--- SOURCE MATERIAL ---

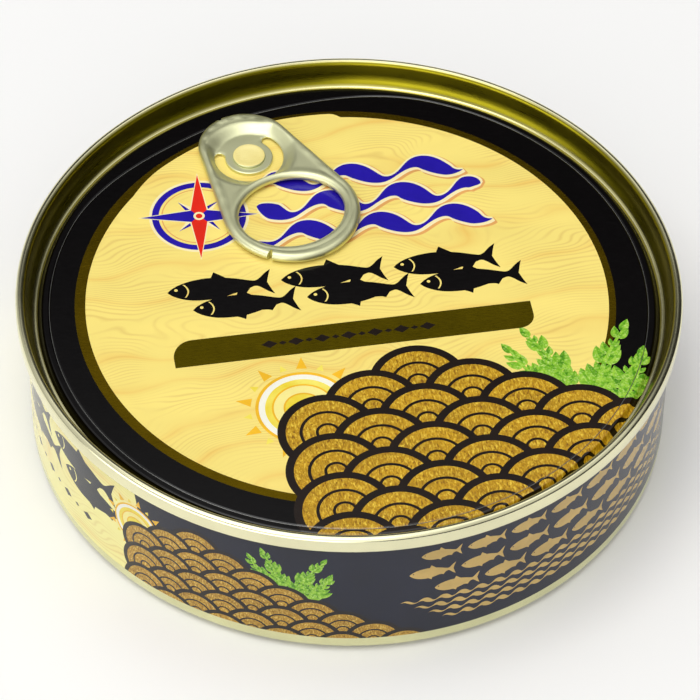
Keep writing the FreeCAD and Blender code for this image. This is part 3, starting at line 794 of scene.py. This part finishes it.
def make_body():
    names = ["wall_metal", "navy", "yellow_wall", "gilt_wall", "dark", "leaf", "leaf_light", "sun", "sun_pale", "amber", "white", "gold_ink", "under_metal",
             "cream", "blue", "yellow", "tan", "red"]
    index = {n: i for i, n in enumerate(names)}
    b = Build()
    foot = CAN_LO[2] + 2.3
    full = 2 * math.pi * WALL_R
    step = full / TURN
    lines = [[(k * step, foot), (k * step, WALL_TOP)] for k in range(1, TURN)]
    levels = [foot + (BAND_Z - foot) * 0.5, BAND_Z, 6.0, 9.0, 12.0, 15.0, 18.0, 21.0, 23.5]
    lines += [[(0, z), (full, z)] for z in levels]
    pts, tris, paint = painted(label_art(), lines=lines)
    seen, order = {}, []
    for s, z in pts:
        az = (math.degrees(s / WALL_R) + CUT_AZ) % 360.0
        key = (round(az, 4) % 360.0, round(z, 4))
        if key not in seen:
            a = math.radians(az)
            seen[key] = b.add((WALL_R * math.cos(a), WALL_R * math.sin(a), z), (math.cos(a), math.sin(a), 0))
        order.append(seen[key])
    for tri, p in zip(tris, paint):
        ids = tuple(order[i] for i in tri)
        if p is not None and len(set(ids)) == 3:
            b.f.append(ids)
            b.m.append(index[p])

    def ring_at(z):
        # rings of the turned parts start at azimuth 0
        return [seen[(round((k * 360.0 / TURN) % 360.0, 4) % 360.0, round(z, 4))] for k in range(TURN)]

    up = [(0.0, TOP - 4.75), (WALL_R - 0.22, TOP - 4.75), (WALL_R - 0.22, WALL_TOP - 0.05), (WALL_R - 0.17, WALL_TOP), (WALL_R, WALL_TOP)]
    b.turned(up, lambda r, z: index["under_metal"], last=ring_at(WALL_TOP))
    round_foot = arc(WALL_R - 2.3, foot, 2.3, 0, -90, 15)
    under = round_foot + [(46.9, 0.0), (46.3, 0.0)] + arc(45.9, 0.35, 0.35, -88, -150, 5)
    under += [(45.3, 0.42), (44.9, 0.62), (44.4, 0.95), (43.95, 1.19), (43.6, 1.29), (43.2, 1.3), (40.0, 1.3), (36.0, 1.3), (31.4, 1.3), (31.0, 1.27), (30.6, 1.12), (30.3, 0.88), (30.0, 0.73), (29.6, 0.7), (24.0, 0.7)]
    under += [(20.6, 0.7), (20.3, 0.74), (20.0, 0.84), (19.7, 0.94), (19.4, 0.98), (19.0, 0.98), (18.7, 0.94), (18.4, 0.84), (18.1, 0.74), (17.8, 0.7), (10.0, 0.7), (4.0, 0.7), (0.0, 0.7)]
    b.turned(under, lambda r, z: index["wall_metal"] if z > 0.9 and r > 47 else index["under_metal"], first=ring_at(foot))
    ob = link_mesh("tin_body", b.p, b.f, names, b.m, b.n)
    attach(ob, "root")
    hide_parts("can_body")
    return ob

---

EXERCISE DETAILS:
Word for word, reproduce the listing above from its start up to and including the line that has "return [seen[(round((k *". Give only those lines.

TASK RESULT:
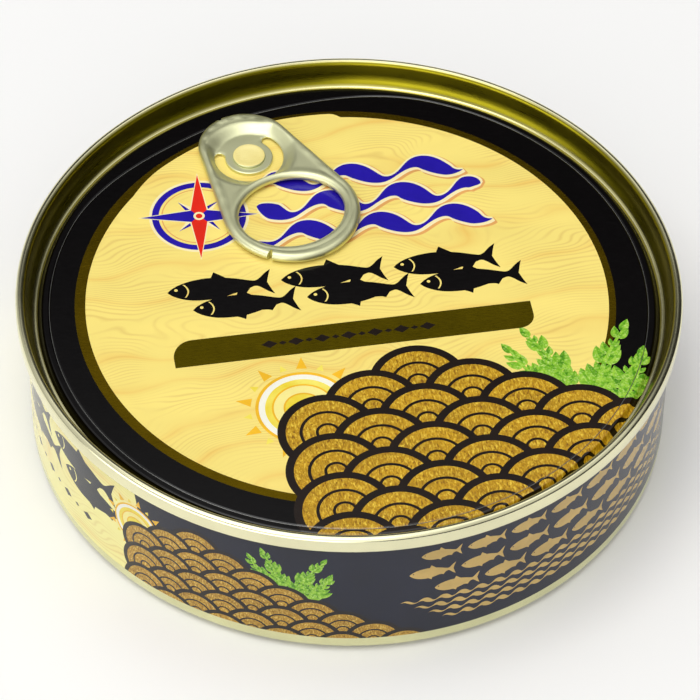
Keep writing the FreeCAD and Blender code for this image. This is part 3, starting at line 794 of scene.py. This part finishes it.
def make_body():
    names = ["wall_metal", "navy", "yellow_wall", "gilt_wall", "dark", "leaf", "leaf_light", "sun", "sun_pale", "amber", "white", "gold_ink", "under_metal",
             "cream", "blue", "yellow", "tan", "red"]
    index = {n: i for i, n in enumerate(names)}
    b = Build()
    foot = CAN_LO[2] + 2.3
    full = 2 * math.pi * WALL_R
    step = full / TURN
    lines = [[(k * step, foot), (k * step, WALL_TOP)] for k in range(1, TURN)]
    levels = [foot + (BAND_Z - foot) * 0.5, BAND_Z, 6.0, 9.0, 12.0, 15.0, 18.0, 21.0, 23.5]
    lines += [[(0, z), (full, z)] for z in levels]
    pts, tris, paint = painted(label_art(), lines=lines)
    seen, order = {}, []
    for s, z in pts:
        az = (math.degrees(s / WALL_R) + CUT_AZ) % 360.0
        key = (round(az, 4) % 360.0, round(z, 4))
        if key not in seen:
            a = math.radians(az)
            seen[key] = b.add((WALL_R * math.cos(a), WALL_R * math.sin(a), z), (math.cos(a), math.sin(a), 0))
        order.append(seen[key])
    for tri, p in zip(tris, paint):
        ids = tuple(order[i] for i in tri)
        if p is not None and len(set(ids)) == 3:
            b.f.append(ids)
            b.m.append(index[p])

    def ring_at(z):
        # rings of the turned parts start at azimuth 0
        return [seen[(round((k * 360.0 / TURN) % 360.0, 4) % 360.0, round(z, 4))] for k in range(TURN)]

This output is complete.